Many years ago, we called for development of a GPS shoe to track kids and folks with dementia. It is heartening to see that industry has been able to develop a practical device. Thanks again to Fast Company and Ariel Schwartz for this story.
There are currently 5.2 million Americans with Alzheimer's, but that number is expected toballoon, with one out of eight baby boomers (10 million people) developing the disease in the coming years. Alzheimer's is incurable–though there are plenty of research initiativestrying to change that–but in the meantime, it's possible to leverage today's technology to protect seniors from some of the scariest parts of the disease. One deceptively simple solution: the GPS-enabled shoe.
Developed by Aetrex Worldwide and GTX Corp, the GPS Shoe features a location-based tracking service (powered by Omnilink and the MedicAlert Foundation) that alerts caregivers via an app when an Alzheimer's patient leaves a designated “geo-fenced” area, such as the boundaries of a housing facility. Caregivers can also remotely monitor the location of patients, who may be given more freedom to roam since they can be watched from afar.

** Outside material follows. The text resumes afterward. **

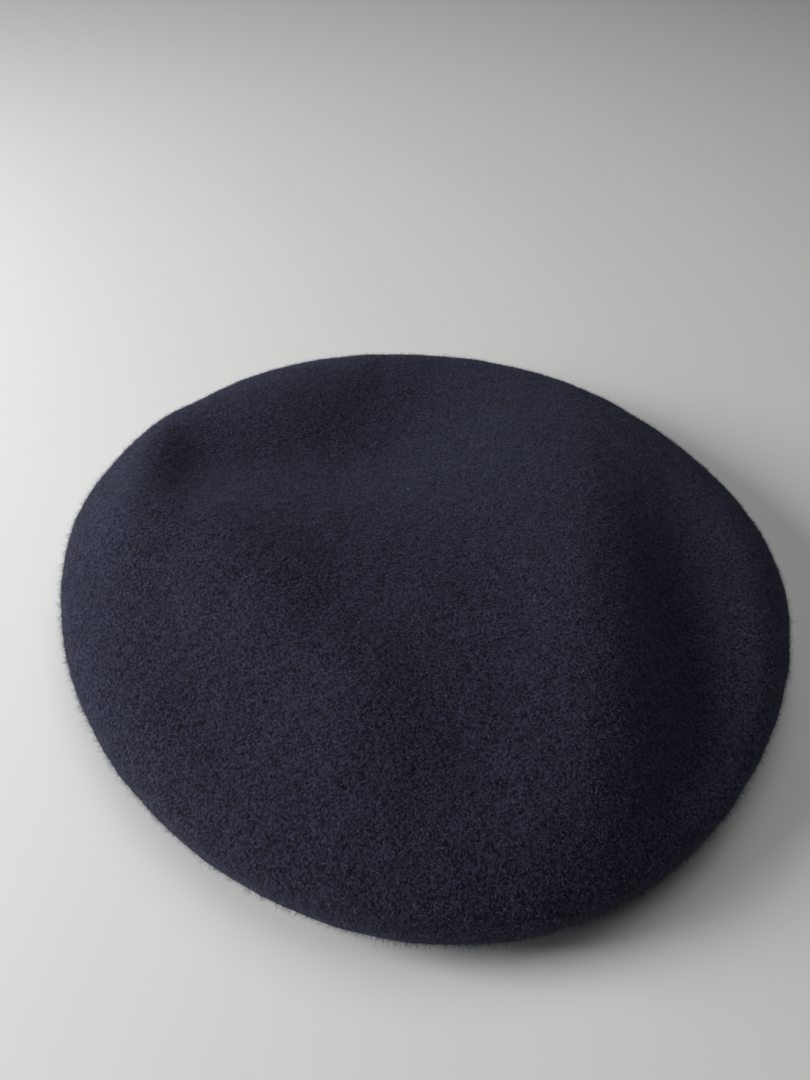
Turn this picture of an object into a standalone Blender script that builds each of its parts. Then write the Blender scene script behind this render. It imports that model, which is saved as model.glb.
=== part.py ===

The whole thing is powered by a mini GPS chip embedded in the shoe, which is made of a tough polycarbonate material that lasts as long as a regular, non-tracking shoe. Unfortunately, the shoe is not that attractive. It's a minor detail for the product's target population, but something that should probably be taken into consideration for future models. Because eventually, we imagine that the shoe could be used for everything from tracking children to monitoring the progress of long-distance runners.
The GPS Shoe goes on sale this month for $299–no small expense, but the shoe is still comparable in price to GPS bracelets and other clunkier tracking devices. A shoe, at least, is something that everybody wears–and that restores at least a little bit of dignity to Alzheimer's patients.